Abu Dhabi and Etihad aren't the only ones who are discovering the importance of India to feed their hubs. Other West Asian carriers as well as airports and some new European destinations are also expanding their capacities furiously. According to CAPA, foreign carriers Qatar Airways, Emirates, Air Arabia, Turkish Airlines, Singapore Airlines and Cathay Pacific have together demanded over 160,000 additional seats per week from the Indian government. For over two years the government had closed the doors on bilateral traffic rights, saying it has to protect Air India. The Abu Dhabi deal, most experts say, shows this consideration no longer weighs on the government's mind and it will open the Indian skies further in the days to come.
Dubai's rivals
There are other places, too, apart from Abu Dhabi, which are challenging Dubai's dominance in West Asia. In Doha, the home of Qatar Airways, the new international airport, which is expected to open by the end of this year, will handle 24 million additional passengers in a year - it will go up to 50 million passengers by the end of this decade. To feed this capacity, Qatar Airways, which is also expanding its fleet size, wants to triple its seat entitlements to 72,000 a week from 24,000 at present. Sharjah, from where low-cost carrier Air Arabia operates, has announced that it will also expand its airport as the capacity of 7 million passengers is almost fully utilised. So, even though it is a small player compared to the other West Asian giants, it has now asked for additional 11,500 seats a week, which will nearly double its capacity to India.

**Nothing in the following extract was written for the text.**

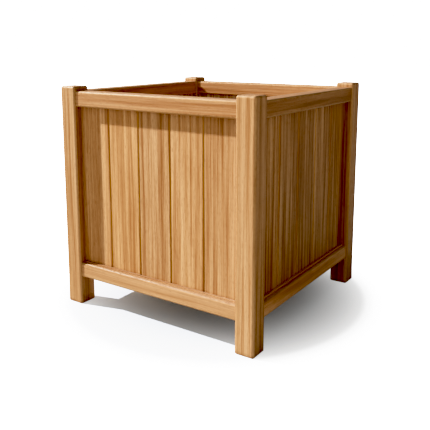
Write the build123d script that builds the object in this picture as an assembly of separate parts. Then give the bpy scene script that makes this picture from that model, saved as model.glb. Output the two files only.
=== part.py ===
"""Square wooden planter box.

Four corner posts carry top and bottom rails. Tongue-and-groove boards fill the
four sides, and a slatted floor lies on two bearers screwed to the bottom rails.

Millimetres, +Z up. The origin is on the ground at the middle of the box.
The front faces -Y and the right-hand side faces +X.
"""
import os

from build123d import *

# --- overall size -----------------------------------------------------------
box_width = 600.0  # along X, over the posts
box_depth = 600.0  # along Y, over the posts
box_height = 600.0  # ground to the top of the posts

# --- corner posts -----------------------------------------------------------
post_size = 52.0  # square section
post_arris_radius = 6.0  # rounding of the upright edges and of the top edges
post_foot_chamfer = 2.0  # keeps the end grain from splitting on the ground
post_top_rise = 12.5  # post standing above the top rails

# --- rails ------------------------------------------------------------------
top_rail_height = 41.0
bottom_rail_height = 43.0
leg_height = 78.0  # ground to the underside of the bottom rails
rail_outer_setback = 4.0  # from the outer face of the post
rail_inner_setback = 5.0  # from the inner face of the post
rail_arris_radius = 5.0
ledge_width = 11.0  # step that sheds water along the outside of a bottom rail
ledge_drop = 3.0

# --- tenons of the rails ----------------------------------------------------
tenon_shoulder = 6.0  # left above or below the tenon, on the side away from the boards
tenon_web = 2.0  # left between the tenon and the groove for the boards
mitre_gap = 0.4  # between the two tenons that meet inside a post
tenon_slip = 0.2  # above and below a tenon

# --- side boards ------------------------------------------------------------
boards_per_side = 5
board_thickness = 15.0
board_offset = 2.5  # middle of the boards, inwards from the middle of the posts
board_vee = 3.0  # chamfer on each side of a seam
seam_gap = 0.6  # room for a board to swell
tongue_thickness = 5.0
tongue_length = 6.0
tongue_slip = 0.3  # clearance all round a tongue
rail_groove_depth = 10.0
post_groove_depth = 8.0
groove_slip = 0.3  # clearance on each face of a board in its groove
board_top_gap = 0.8  # above a board, in the groove of the top rail

# --- floor ------------------------------------------------------------------
slat_count = 6
slat_thickness = 18.0
slat_gap = 8.0  # lets water out between two slats
slat_post_gap = 3.0
slat_end_gap = 0.8
slat_chamfer = 2.0
floor_drop = 1.0  # top of the slats below the top of the bottom rails
bearer_width = 30.0
bearer_rise = 4.0  # underside of a bearer above the underside of the rails
bearer_end_gap = 0.8

# --- screws -----------------------------------------------------------------
screw_diameter = 4.0
screw_head_diameter = 8.0
screw_head_height = 2.6
screw_recess = 0.5  # head below the face of the wood
screw_slip = 0.3  # clearance all round a screw
screw_tip_room = 1.0  # hole drilled past the tip
screw_tip_cover = 4.5  # wood left under the hole for a slat screw
slat_screw_edge = 18.0  # edge of a slat to its screw
bearer_screw_bite = 14.5  # length of a bearer screw in the rail
bearer_screw_count = 4  # in each bearer, each under the middle of a slat

# --- sizes that follow ------------------------------------------------------
board_recess = post_size / 2 + board_offset - board_thickness / 2  # behind the face of the posts
inner_width = box_width - 2 * post_size  # between the posts
inner_depth = box_depth - 2 * post_size
top_rail_top = box_height - post_top_rise
top_rail_bottom = top_rail_top - top_rail_height
bottom_rail_top = leg_height + bottom_rail_height
boards_bottom = bottom_rail_top - rail_groove_depth
boards_top = top_rail_bottom + rail_groove_depth - board_top_gap
floor_top = bottom_rail_top - floor_drop
slat_bottom = floor_top - slat_thickness
bearer_bottom = leg_height + bearer_rise
bearer_middle = (slat_bottom + bearer_bottom) / 2
rail_inner_x = inner_width / 2 + rail_inner_setback  # inner face of the side rails
slat_width = (inner_depth - 2 * slat_post_gap - (slat_count - 1) * slat_gap) / slat_count
slat_pitch = slat_width + slat_gap
slat_screw_depth = floor_top - bearer_bottom - screw_tip_cover - screw_tip_room
slat_screw_length = slat_screw_depth - screw_recess
bearer_screw_length = bearer_width - screw_recess + bearer_screw_bite

# side name, turn about Z, length between the posts, centre of the box to the outer face
sides = (
    ("front", 0, inner_width, box_depth / 2),
    ("right", 90, inner_depth, box_width / 2),
    ("back", 180, inner_width, box_depth / 2),
    ("left", 270, inner_depth, box_width / 2),
)


def block(x_range, y_range, z_range):
    """Box between two corners. The ends of a range may come in either order."""
    spans = [sorted(pair) for pair in (x_range, y_range, z_range)]
    size = [high - low for low, high in spans]
    corner = [low for low, high in spans]
    return Pos(*corner) * Box(*size, align=(Align.MIN, Align.MIN, Align.MIN))


def prism(points, z_range):
    """Upright prism over an outline of (x, y) points."""
    outline = make_face(Polyline(*points, close=True))
    return Pos(0, 0, z_range[0]) * extrude(outline, z_range[1] - z_range[0], dir=(0, 0, 1))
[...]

The battle for Indian passengers is not limited to West Asian carriers. In Europe, Turkish Airlines, leveraging Istanbul's location to address travel from South Asia to Europe and the US, has asked the Indian government to expand its weekly seat entitlement nearly five-fold, from 4,000 a week to 20,000. It wants to increase it frequency of flights from both Mumbai and Delhi and fly to new destinations like Chennai, Kolkata, Hyderabad, Bangalore, Amritsar and Ahmedabad. Istanbul is challenging the supremacy of hubs like Frankfurt and Amsterdam, and even London, by offering value-for-money fares. That's because the Turkish capital is putting up up a third airport which will initially have a capacity to handle 90 million passengers going up to 150 million when it is fully completed.
SOARING HIGH | |
Airport |
Expansion plans |
The rush for India is not without reason. According to CAPA, international travellers from India will more than double from 44 million a year to over 100 million in the next 10 years. On the other hand, the four airports of Abu Dhabi, Dubai, Doha, and Istanbul are together creating an additional capacity in their airports of over 100 million additional passengers. Capacity of another 300 million passengers would be added in the next 10 years. The capacity being built in Dubai, Abu Dhabi and Doha in the next five to six years will be greater than Frankfurt, Heathrow (London) and Charles de Gaulle (Paris) airports put together. To keep pace with the huge expansion in the airport capacity, airlines operating from these hubs are also spending billions of dollars to substantially increase their fleet. Kaul says that in West Asia, the three big operators, Emirates, Qatar and Etihad, have together ordered over 500 new airplanes, out of which over 300 are wide-bodied and as many as 90 of them are the large Airbus A-380s. There is no doubt that a substantial part of this fleet will be deployed on the routes to India.
The traditional players are of course not keeping quiet. Emirates, the national carrier of Dubai, for instance, exhausted its bilateral rights over two years ago (it has been aggressively pushing with India to allow it to fly the A-380, but the government has been sitting on the proposal for a while). It is the king among foreign carriers in India - it controls over 12.2 per cent of the international travel from India which is more than the 7.41 per cent share of Etihad, Qatar and Air Arabia put together. But with 54,000 seats a week as its entitlement, it has to expand quickly. Or else it could lose market share to Etihad and Qatar Airways. This is why Dubai has asked the government for additional 20,000 seats a week immediately. Experts estimate that this demand will go up to at least 50,000 seats in the next three years. This doubling of its entitlement, if cleared, could ensure Dubai's position as the preferred hub for Indian passengers going to the US or Europe. And it will have nearly double the seats to Abu Dhabi or Doha. Also, in combination with flydubai, its low-cost carrier, Emirates has sought permission to fly to more cities like Jaipur, Amritsar, Pune, Nagpur, Varanasi and Mangalore.
This strategy makes sense because Dubai airport is also expanding its capacity to stay ahead: from 60 million passengers a year to 90 million by 2018. More important, Dubai is planning a new airport, the Dubai World Central, which will be the biggest airport in the world with capacity to handle a staggering 160 million passengers a year when it is completed by 2028.
The challenge from West Asia and Turkey has reverberations on other markets. Lufthansa, for instance, which uses 49 frequencies a week, has been pushing for introducing the A-380 to expand its capacity. Singapore increased its seat entitlements by 10 per cent last year. But analysts say it will need to do more, otherwise it will lose out on the traffic to the US. Indian passengers are important for Singapore's Changhi airport from which they go onwards to Australia, north Asia and the west coast of the US. And the airport is also expanding capacity from 73 million passengers per year to 85 million passengers by 2017. After all, India is the seventh largest market for the airport based on current seat capacity. But Singapore Airlines has faced some major roadblocks: its request to fly to new cities like Pune and Madurai and press the A-380 into service, for instance, has been rejected. No doubt global airlines and their home airports are working in tandem to ensure that they can woo customers from India.